Many of the older office buildings in Crystal City originally were built for government agencies and contractors in the 1970s. After 2005, many large government tenants left as part of the Pentagon’s Base Closure and Realignment Commission (BRAC) process.
Recently, Arlington County approved major upgrades to Crystal City’s commercial center, Crystal Square. JBG plans a new four-story retail building anchored by an Alamo Drafthouse Cinema, the addition of a specialty grocery store and a public park. The company already has tried to punch up the area’s drab public exteriors by covering some of the office high-rises with colorful building wraps.
“The bones are there; it just needs to be built out,” says Sarah Dreyer, regional director of research for Savills Studley’s D.C. office. “There’s an opportunity for whoever comes to craft it on their own.”
Amazon says it would need at least a half a million square feet by the end of next year. Crystal City alone offers 8.6 million square feet of rentable space and has a vacancy rate of 20 percent.
JBG became the largest owner of commercial real estate in Crystal City as part of its July 2017 merger with Vornado Realty Trust’s D.C. business.
Dealing primarily with a single landlord “will make Amazon’s life a lot easier,” says Quinby of Savills Studley. “Putting these projects together is not simple. It’s time consuming and very capital intensive.”
Amazon’s site selection sweepstakes began on Sept. 7, 2017. That’s when the company issued a request for proposals (RFP) inviting cities in North America to respond with bids. The deadline for submitting proposals for what came to be called HQ2 was Oct. 19. The process drew proposals from 238 localities across the U.S. and Canada. Amazon CEO and founder Bezos said at the time that its second headquarters campus would be “a full equal” to the company’s global headquarters campus in Seattle.
The Seattle site employs about 45,000 people in 33 buildings and is still growing. According to Amazon, the company has had an indirect impact of $38 billion in additional investment on Seattle’s economy. Yet, some residents there have been critical of the company, saying its presence has driven up housing prices and swamped the city’s infrastructure.

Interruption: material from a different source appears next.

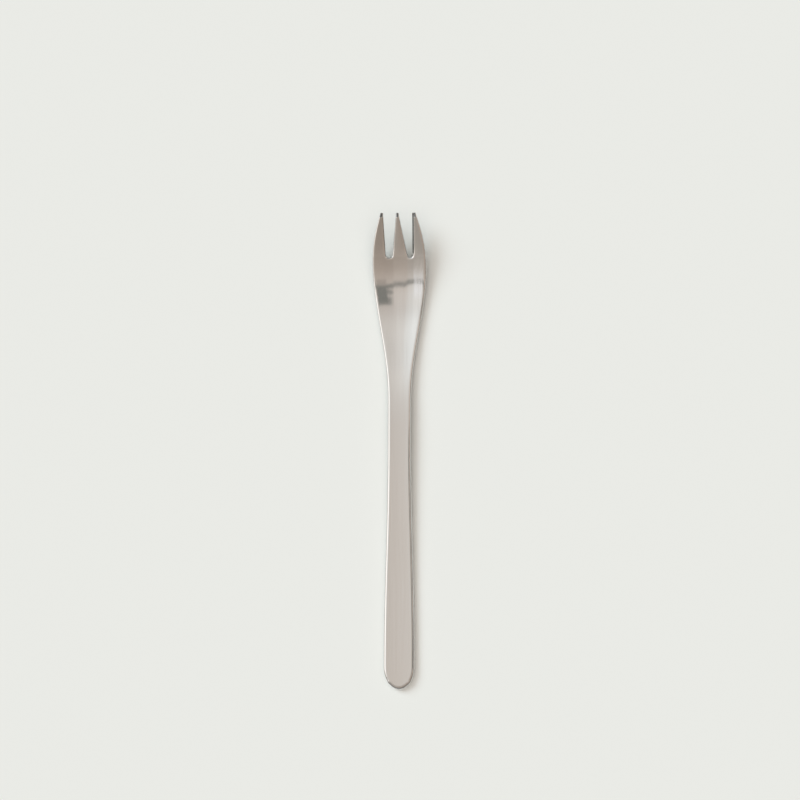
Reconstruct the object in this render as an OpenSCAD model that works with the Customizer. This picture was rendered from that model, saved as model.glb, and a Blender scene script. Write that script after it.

Perhaps because of those sentiments, Amazon decided to reduce its impact with two new headquarters instead of one. “We are excited to build new headquarters in New York City and Northern Virginia,” Bezos said in a statement. “These two locations will allow us to attract world-class talent that will help us to continue inventing for customers for years to come.”
To win the headquarters, some states such as Maryland and New Jersey reportedly each offered economic incentive packages of more than $5 billion. Following the open call, though, the quest to win HQ2 was shrouded in secrecy. Until Tuesday’ s announcement most states, including Virginia, refused to disclose what taxpayer incentive offers had been made for fear of tipping their hand to the competition. Nor would they make public what sites were being offered, in part because state officials and developers had signed nondisclosure agreements with Amazon.
According to Quinby of Savills Studley, who has been involved with several large corporate headquarter locations during his 40-year career, secrecy is typical on mega deals.
“To the public, I’m sure it does look like Amazon was the big bad wolf coming to town, and now it’s changing the rules,” he says since the company opted later in the game to split the headquarters.
“Yet, it wasn’t an uncommon approach. What made it different was because of who it was and the sheer size.”
Still, groups opposed to having Amazon’s second headquarters in the D.C. area didn’t take kindly to being kept in the dark about what was being offered to a company headed by one of the world’s richest men. Bezos took the top spot this year on Forbes magazine’s annual list of America’s wealthiest people with an estimated net worth of $160 billion.
Two local community groups, Our Revolution Arlington and the Northern Virginia branch of Metro DC Democratic Socialists of America, have been vocal about their opposition to Amazon locating its headquarters in the area. DSA NOVA’s Alex Howe says he’s glad that Virginia’s not offering as much money as Maryland planned to if it landed the deal. However, his group still opposes providing incentives to Amazon.
“Virginia, Arlington and Alexandria shouldn’t be subsidizing or giving money to the largest corporation in the world,” Howe says.
Our Revolution Arlington and DSA NOVA are working to make sure Amazon pays its fair share of the deal. That includes providing enough money for infrastructure improvements across the entire region and ensuring enough money for affordable housing in the area. The groups are hosting a town hall in December where members of the community can ask questions and express their concerns.
Some residents also are worried that housing prices will spike, much like what happened in Seattle. While the Northern Virginia suburbs have some of the highest median household incomes in the country, they also have some of the most expensive home prices. During the third quarter, the median price for a single-family home in Arlington was $855,000, according to a market report from the Long & Foster Cos. The median price for a townhome came in at $565,950, and buyers could expect to pay $360,000 for a condo or coop.
Amazon’s announcement should give the Northern Virginia real estate market a shot in the arm, which has plateaued recently despite a strong economy and tight labor supply, says Nick Ron, CEO of House Buyers of America Inc., based in Chantilly.
He also expects new housing to create pressure on home prices. “There’s going to be a supply problem,” said Ron. “It’s really hard to build housing for 25,000 people quickly.”
Land prices also have been increasing, he adds, which makes construction of affordable housing nearly impossible. “When you’re trying to build affordable housing, it’s really hard when land prices are high.”
The Metropolitan Washington Council of Governments says the region needs to add 235,000 housing units by 2025 to respond to expected job growth, even without Amazon.